In the "wo" section, all of the labels are generated. In this case an XY grid. The unusual part is that there is no
cnf.write() call in this section. There are only calls to the grid function,
f(). Thus, this section of code does not actually generate any CNF information. However it does populate the
auto_term database. The write-only setting means that every call to
f() should be something new and never before seen. If the label is found to already exist in the database, then something is wrong. And in fact, it catches the duplicated X coordinate and complains about
Error: existing label (2,1). Change the extra 2 to a 3 and it'll get past that section. One bug found.
Of course there is still a pretty obvious bug on that line, the missing 5 in the Y coordinates. That will be uncovered shortly, in the read-only section.
The next complaint is
Error: creating label (2,0). Here we've made an indexing error. The coordinates are all 1-indexed while
range() is zero indexed. Since there are no zeros in the database, a new entry would have to be created. Because it is in read-only mode, this is an error. Change it to
range(1,7) (or use an explicit list) and the problem goes away. Two bugs found.
The final error is
Error: creating label (2,5). Looking at the Y coordinates during the generation step, a 5 is missing and so those points are never created. Add a 5 to the Y list and the code is fully debugged.

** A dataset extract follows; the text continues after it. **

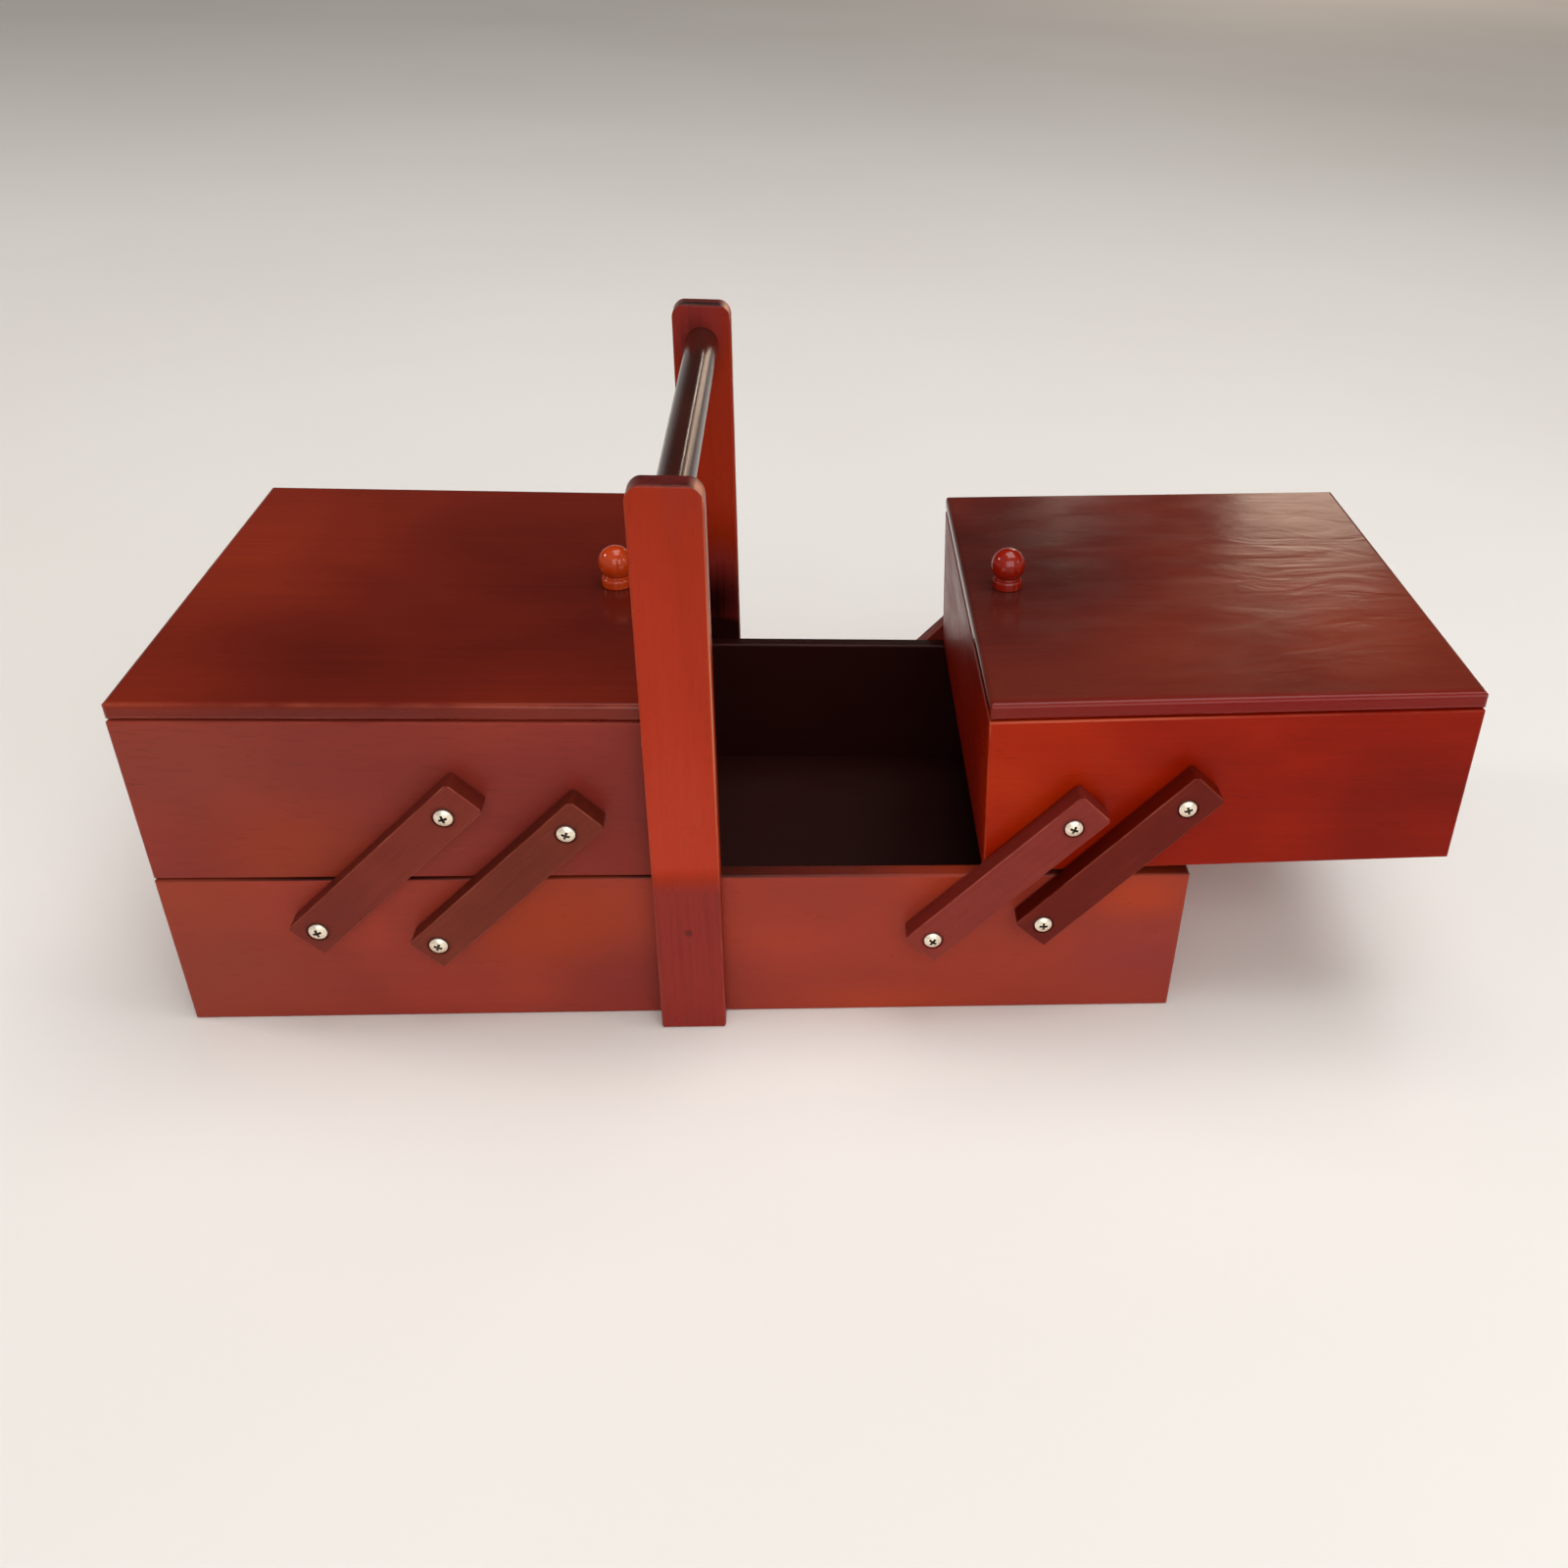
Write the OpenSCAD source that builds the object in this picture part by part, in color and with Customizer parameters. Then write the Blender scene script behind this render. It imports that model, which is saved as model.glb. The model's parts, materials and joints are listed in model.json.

Read-only mode will make most typos stand out like a sore thumb. Normally a typo would silently generate a fresh label with an extra bit of state in the solution space. This will lead to multiple superfluous solutions, so the
debugger.py script will be of no help. With read/write-only modes, you get an exact line number and label.
Despite being designed around declarative programming, Prolog has almost no facilities for debugging declarative programs. This is probably the largest perceived weakness of Prolog and the butt of the only joke most programmers know about Prolog.
I can't do the explanation proper justice, so please read The Prolog Lightbulb Joke to illustrate the more common issues.
While Prolog has more features and is capable of solving any problem that SAT could, debugging is one place where SAT seems more straightforward.